Girls! Girls! Girls
nytheatre.com review by Jo Ann Rosen
June 14, 2006
In keeping with the tongue-in-cheek tone of the Sellout Festival, Jennifer Schmermund has designed—in her own words—bad choreography to a series of vignettes in which five woman depict sex, humiliation, subservience, and crudity. The piece, called Girls! Girls! Girls!, puts dance numbers to a wide range of music by Puccini, the Beastie Boys, Sam Cooke, Duke Ellington, Les Brown, Count Basie, and many others. The question is why, with talent to spare, the choreography is reduced to B-movie quality. It is an easy slide given the theme of the festival, but what professional would want to display her talent at less than its best?
In the opening sequence, Holly Colino, Chloe Douglas, Danielle Kwozko, Alexa Weir, and Schmermund dance to a Puccini opera. They show grace, agility, and then whimsy. The first time they slap their rear ends it is comical. By the third time, it has not only lost its humor but feels sophomoric. Repetition is often funny, but with humor, timing is everything and it is as important to know when to stop as it is to understand how far to go before losing an audience.
The dancing in the vignettes varies—classical ballet, modern, tap—along with the mix in music, sometimes to humorous effect, such as a slow tap dance to a big band beat. Other sequences include a woman in office attire who strips while pole dancing, girls with feathers dreaming of roles in Busby Berkeley extravaganzas, a bicycle rider festooned as a bear, one where nothing at all happens, and more.

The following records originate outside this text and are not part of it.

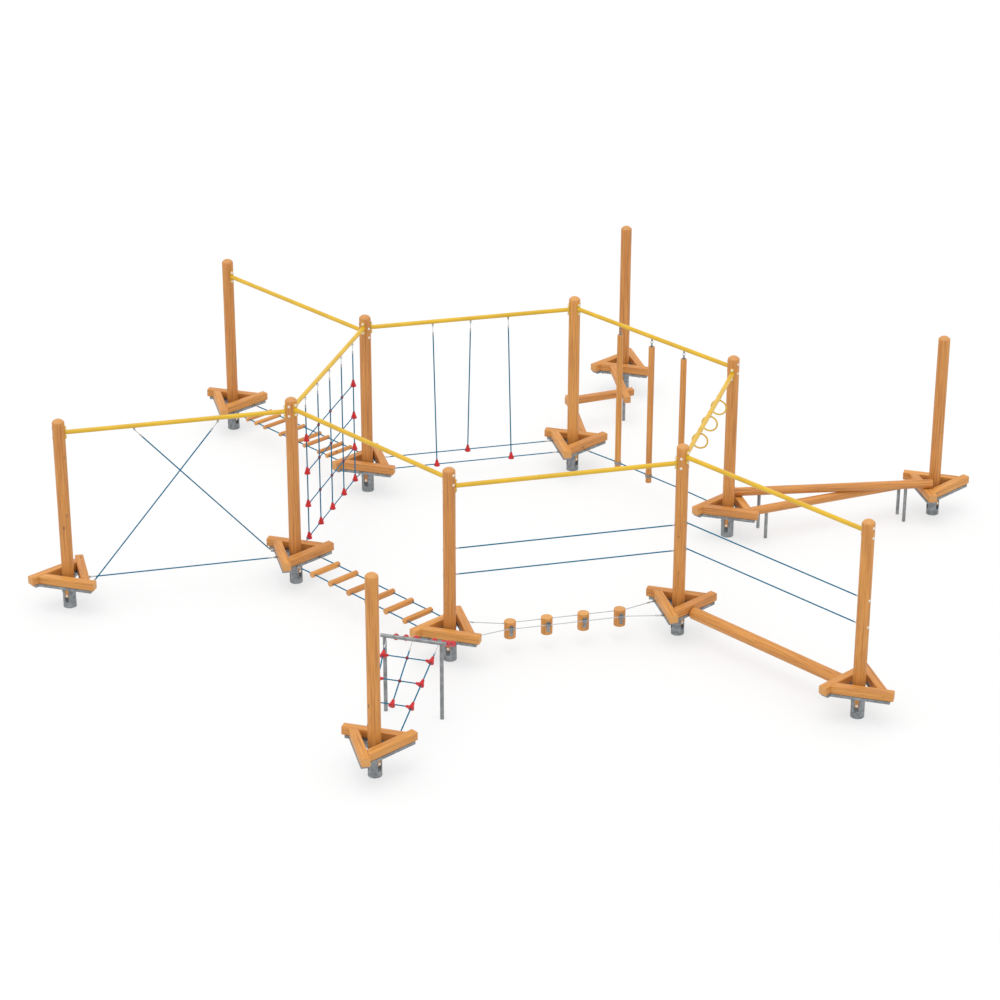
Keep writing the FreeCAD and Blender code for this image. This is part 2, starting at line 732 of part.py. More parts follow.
def makeLogs():
    """A thick log low between posts 6 and 12, and two crossed logs between posts 1 and 7."""
    place = spanPlace(6, 12)
    plate = size("logPlateThick")
    log = cylinder("log_06_12Log", "Sizes.logDia / 2",
                   "Sizes.spanLength - 2 * (Sizes.beamInner + Sizes.beamWidth"
                   " + Sizes.logPlateThick)",
                   lying(place, vec(beamOuter + plate, 0, size("logHeight"))))
    log.Label = "log_06_12"
    subParts.append(log)
    half = size("logPlateWide") / 2
    for along in (beamOuter, span - beamOuter - plate):
        low = vec(along, -half, size("logHeight") - half)
        deckLugs.append(placed(block(low, low + vec(plate, 2 * half, 2 * half)), place))
    place = spanPlace(1, 7)
    radius = size("crossLogDia") / 2
    lowEnds = [point + up * (size("deckTop") - radius) for point in lowLogEnds]
    highEnds = [point + up * (size("deckTop") + radius) for point in highLogEnds]
    lowLog = rod(*lowEnds, 2 * radius).common(betweenDecks())
    highLog = rod(*highEnds, 2 * radius)
    group("crossed_logs", [placed(lowLog, place), placed(highLog, place)])
    legs = []
    for along in (size("legInset"), span - size("legInset")):
        for ends in (lowEnds, highEnds):
            top = crossLine(*ends, along)
            leg = rod(vec(top.x, top.y, 0), top, size("legDia")).cut(lowLog).cut(highLog)
            legs.append(placed(leg, place))
    return legs


def balanceBeam(start, end):
    """Squared beam from point to point with its top flush with the decks."""
    run = end - start
    wide = size("balanceWidth")
    beam = block(vec(0, -wide / 2, size("deckTop") - wide),
                 vec(run.Length, wide / 2, size("deckTop")))
    return placed(beam, turned(math.degrees(math.atan2(run.y, run.x)), start))


def makeBalance():
    """Three squared beams in a zigzag between posts 2 and 8, half-lapped at both corners."""
    place = spanPlace(2, 8)
    first, cross, last = [balanceBeam(*line) for line in zigzagLines]
    first = first.common(betweenDecks())
    last = last.common(betweenDecks())
    wide = size("postHeight")
    under = block(vec(0, -wide, 0), vec(span, wide, size("deckTop") - size("balanceLap")))
    over = block(vec(0, -wide, size("deckTop") - size("balanceLap")), vec(span, wide, wide))
    beams = [first.cut(cross.common(over)),
             cross.cut(first.common(under)).cut(last.common(under)),
             last.cut(cross.common(over))]
    group("balance_beams", [placed(beam, place) for beam in beams])
    legs = []
    for corner in zigzagLegs:
        legs.append(placed(rod(corner, corner + up * (size("deckTop") - size("balanceWidth")),
                               size("legDia")), place))
    return legs


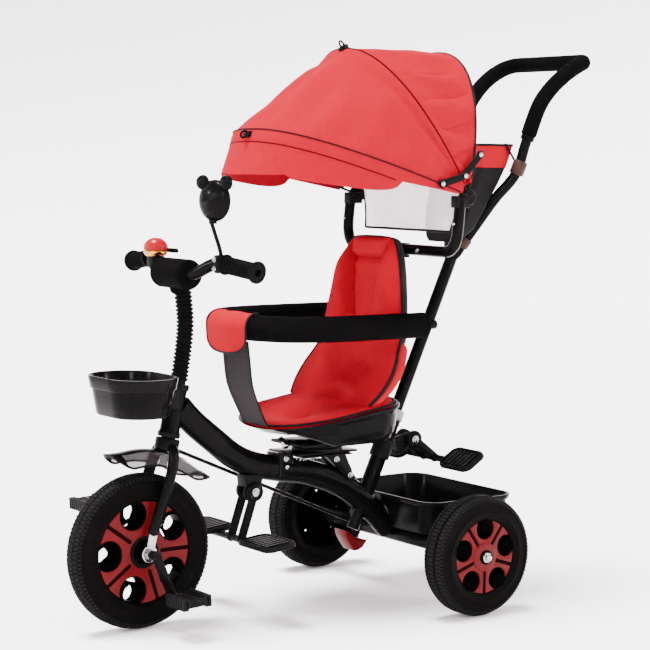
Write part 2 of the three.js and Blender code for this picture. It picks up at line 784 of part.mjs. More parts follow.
// The canopy's U-shaped frame on its post behind the seat, with a hinge block at each end.
const frameY = 7;
const frameSide = (sign) => {
  const x = sign * frameHalfWidth;
  const p = canopyPivot;
  return [
    box(22, 30, 8, x - sign * 3, 14, p.z - 12),
    box(5.5, 14, 20, sign * 146.5, p.y, p.z - 3),
    rod(v3(sign * 144, p.y, p.z), v3(sign * (stayX + 5), p.y, p.z), 3, 12),
  ];
};
add(
  "canopy_frame",
  join(
    sweep(
      [
        v3(frameHalfWidth, 12, canopyPivot.z - 12),
        v3(frameHalfWidth, frameY + 1, 645),
        v3(frameHalfWidth - 9, frameY, frameBarHeight + 10),
        v3(frameHalfWidth - 38, frameY, frameBarHeight),
        v3(0, frameY, frameBarHeight),
        v3(38 - frameHalfWidth, frameY, frameBarHeight),
        v3(9 - frameHalfWidth, frameY, frameBarHeight + 10),
        v3(-frameHalfWidth, frameY + 1, 645),
        v3(-frameHalfWidth, 12, canopyPivot.z - 12),
      ],
      ovalSection(frameTube, frameTube),
      20,
      4,
    ),
    sweep(
      [v3(0, frameY, frameBarHeight), v3(0, -8, 500), v3(0, -24, 380), v3(0, -40, 300)],
      ovalSection(8, 8),
      5,
      4,
    ),
    ...frameSide(1),
    ...frameSide(-1),
  ),
  blackPaint,
);

// ---------------------------------------------------------------- canopy
// A point on a rib: an arch in a plane through the pivot's axis, leaning forward by rib.lean.
function ribPoint(rib, s, grow = 0) {
  const lean = THREE.MathUtils.degToRad(rib.lean);
  const power = 2 / rib.fullness;
  const c = Math.cos(s);
  const x = (rib.halfWidth + grow) * Math.sign(c) * Math.pow(Math.abs(c), power);
  const d = (rib.reach + grow) * Math.pow(Math.max(0, Math.sin(s)), power);
  return v3(x, canopyPivot.y - d * Math.sin(lean), canopyPivot.z + d * Math.cos(lean));
}
const startAngle = (rib, distance) => Math.asin(Math.pow(distance / rib.reach, rib.fullness / 2));
function ribSweep(rib) {
  const first = startAngle(rib, ribStart);
  const points = Array.from({ length: 21 }, (_, i) => ribPoint(rib, first + (i / 20) * (Math.PI - 2 * first)));
  return sweep(points, ovalSection(ribRadius, ribRadius), 18, 3);
}
for (const name of ["back", "mid", "front"]) add("canopy_rib_" + name, ribSweep(ribs[name]), blackPaint);

// Fabric stretched straight between two ribs.
function panel(from, to, begin, end) {
  const face = (grow) => (t, u) => {
    const k = begin + (end - begin) * t;
    const edge = startAngle(from, 26) * (1 - k) + startAngle(to, 26) * k;
    const s = edge + u * (Math.PI - 2 * edge);
    return ribPoint(from, s, grow).lerp(ribPoint(to, s, grow), k);
  };
  return sheet(grid(2, 21, face(fabricStand + fabric)), grid(2, 21, face(fabricStand)));
}
add("canopy_back_panel", panel(ribs.back, ribs.mid, 0, 0.995), redFabric);
add("canopy_front_panel", panel(ribs.mid, ribs.front, 0.005, 1), redFabric);

const visorEdge = startAngle(ribs.front, 84);
const visorPoint = (grow) => (t, u) => {
  const s = visorEdge + u * (Math.PI - 2 * visorEdge);
  const p = ribPoint(ribs.front, s, grow);
  const lobe = Math.min(1, Math.sin(u * Math.PI) * 4);
  return v3(p.x, p.y, p.z - fabricStand - t * (18 + (visorDrop - 18) * lobe));
};
const visor = sheet(
  grid(2, 17, visorPoint(fabricStand + fabric + 2)),
  grid(2, 17, visorPoint(fabricStand + 2)),
);
add("canopy_visor", visor, redFabric);

// Mesh curtain hung from the back rib.
const curtainBottom = 640;
const curtainPoint = (offset) => (t, u) => {
  const edge = startAngle(ribs.back, 30);
  const s = edge + u * (Math.PI - 2 * edge);
  const top = ribPoint(ribs.back, s, -7);
  const low = v3(top.x * 0.82, 21, curtainBottom);
  const p = low.lerp(top, t);
  return v3(p.x, p.y + offset, p.z);
};
add("mesh_curtain", sheet(grid(2, 13, curtainPoint(1)), grid(2, 13, curtainPoint(0))), meshCloth);

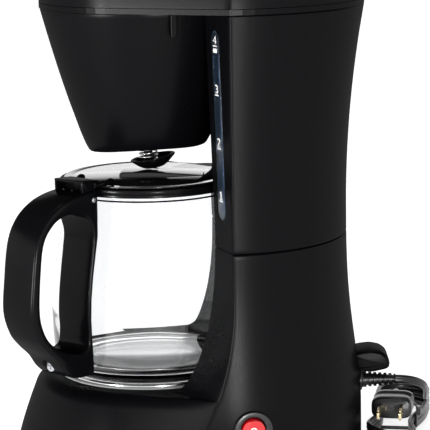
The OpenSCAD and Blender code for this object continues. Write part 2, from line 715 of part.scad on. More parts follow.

The title promises a lot and then … delivers too much. Less would have been more—fewer vignettes and simple leotards, with a prop or two, a throughline holding the sequences together, and a showcase of fine dance. Instead, Girls! Girls! Girls! is not strong enough to be offensive, sexual enough to be embarrassing, or good enough to really recommend. I suspect that Schmermund intends to demonstrate in this show the many ways that women sell out. But, she's sold herself short, which is too bad, because the talent is certainly there.